SET PROBLEM
Extract the complete data exactly as given.

AVAILABLE DATA
(begin)

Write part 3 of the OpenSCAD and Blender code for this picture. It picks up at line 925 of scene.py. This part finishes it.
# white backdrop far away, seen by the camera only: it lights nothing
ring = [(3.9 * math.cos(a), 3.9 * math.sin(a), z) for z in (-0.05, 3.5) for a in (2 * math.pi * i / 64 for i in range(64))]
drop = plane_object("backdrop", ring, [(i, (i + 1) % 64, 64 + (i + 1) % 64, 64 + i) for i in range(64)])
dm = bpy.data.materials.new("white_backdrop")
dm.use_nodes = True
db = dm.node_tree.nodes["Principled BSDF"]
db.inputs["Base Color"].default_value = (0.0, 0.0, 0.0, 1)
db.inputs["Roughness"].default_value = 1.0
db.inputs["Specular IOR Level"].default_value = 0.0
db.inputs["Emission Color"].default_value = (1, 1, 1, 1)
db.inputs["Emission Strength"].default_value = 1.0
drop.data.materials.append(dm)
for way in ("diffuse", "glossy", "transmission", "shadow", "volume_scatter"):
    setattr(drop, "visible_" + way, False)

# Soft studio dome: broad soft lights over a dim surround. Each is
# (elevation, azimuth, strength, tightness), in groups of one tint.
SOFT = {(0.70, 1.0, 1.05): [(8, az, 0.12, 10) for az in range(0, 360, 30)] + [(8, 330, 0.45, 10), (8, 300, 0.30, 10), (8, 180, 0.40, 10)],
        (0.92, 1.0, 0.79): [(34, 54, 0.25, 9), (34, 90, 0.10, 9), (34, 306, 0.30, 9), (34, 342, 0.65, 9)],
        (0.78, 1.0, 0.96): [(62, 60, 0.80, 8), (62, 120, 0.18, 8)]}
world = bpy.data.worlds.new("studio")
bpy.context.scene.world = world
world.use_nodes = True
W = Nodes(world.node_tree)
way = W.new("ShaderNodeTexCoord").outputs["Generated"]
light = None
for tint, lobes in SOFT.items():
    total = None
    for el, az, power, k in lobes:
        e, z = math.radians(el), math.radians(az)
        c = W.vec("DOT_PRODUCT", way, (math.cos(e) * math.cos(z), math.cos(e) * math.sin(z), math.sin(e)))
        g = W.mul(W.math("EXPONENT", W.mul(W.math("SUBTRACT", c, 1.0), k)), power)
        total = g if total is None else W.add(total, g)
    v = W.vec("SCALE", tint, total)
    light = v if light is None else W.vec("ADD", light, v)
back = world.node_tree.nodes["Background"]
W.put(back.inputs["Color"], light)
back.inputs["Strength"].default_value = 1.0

(end)

IN RESPONSE
Write part 3 of the OpenSCAD and Blender code for this picture. It picks up at line 925 of scene.py. This part finishes it.
# white backdrop far away, seen by the camera only: it lights nothing
ring = [(3.9 * math.cos(a), 3.9 * math.sin(a), z) for z in (-0.05, 3.5) for a in (2 * math.pi * i / 64 for i in range(64))]
drop = plane_object("backdrop", ring, [(i, (i + 1) % 64, 64 + (i + 1) % 64, 64 + i) for i in range(64)])
dm = bpy.data.materials.new("white_backdrop")
dm.use_nodes = True
db = dm.node_tree.nodes["Principled BSDF"]
db.inputs["Base Color"].default_value = (0.0, 0.0, 0.0, 1)
db.inputs["Roughness"].default_value = 1.0
db.inputs["Specular IOR Level"].default_value = 0.0
db.inputs["Emission Color"].default_value = (1, 1, 1, 1)
db.inputs["Emission Strength"].default_value = 1.0
drop.data.materials.append(dm)
for way in ("diffuse", "glossy", "transmission", "shadow", "volume_scatter"):
    setattr(drop, "visible_" + way, False)

# Soft studio dome: broad soft lights over a dim surround. Each is
# (elevation, azimuth, strength, tightness), in groups of one tint.
SOFT = {(0.70, 1.0, 1.05): [(8, az, 0.12, 10) for az in range(0, 360, 30)] + [(8, 330, 0.45, 10), (8, 300, 0.30, 10), (8, 180, 0.40, 10)],
        (0.92, 1.0, 0.79): [(34, 54, 0.25, 9), (34, 90, 0.10, 9), (34, 306, 0.30, 9), (34, 342, 0.65, 9)],
        (0.78, 1.0, 0.96): [(62, 60, 0.80, 8), (62, 120, 0.18, 8)]}
world = bpy.data.worlds.new("studio")
bpy.context.scene.world = world
world.use_nodes = True
W = Nodes(world.node_tree)
way = W.new("ShaderNodeTexCoord").outputs["Generated"]
light = None
for tint, lobes in SOFT.items():
    total = None
    for el, az, power, k in lobes:
        e, z = math.radians(el), math.radians(az)
        c = W.vec("DOT_PRODUCT", way, (math.cos(e) * math.cos(z), math.cos(e) * math.sin(z), math.sin(e)))
        g = W.mul(W.math("EXPONENT", W.mul(W.math("SUBTRACT", c, 1.0), k)), power)
        total = g if total is None else W.add(total, g)
    v = W.vec("SCALE", tint, total)
    light = v if light is None else W.vec("ADD", light, v)
back = world.node_tree.nodes["Background"]
W.put(back.inputs["Color"], light)
back.inputs["Strength"].default_value = 1.0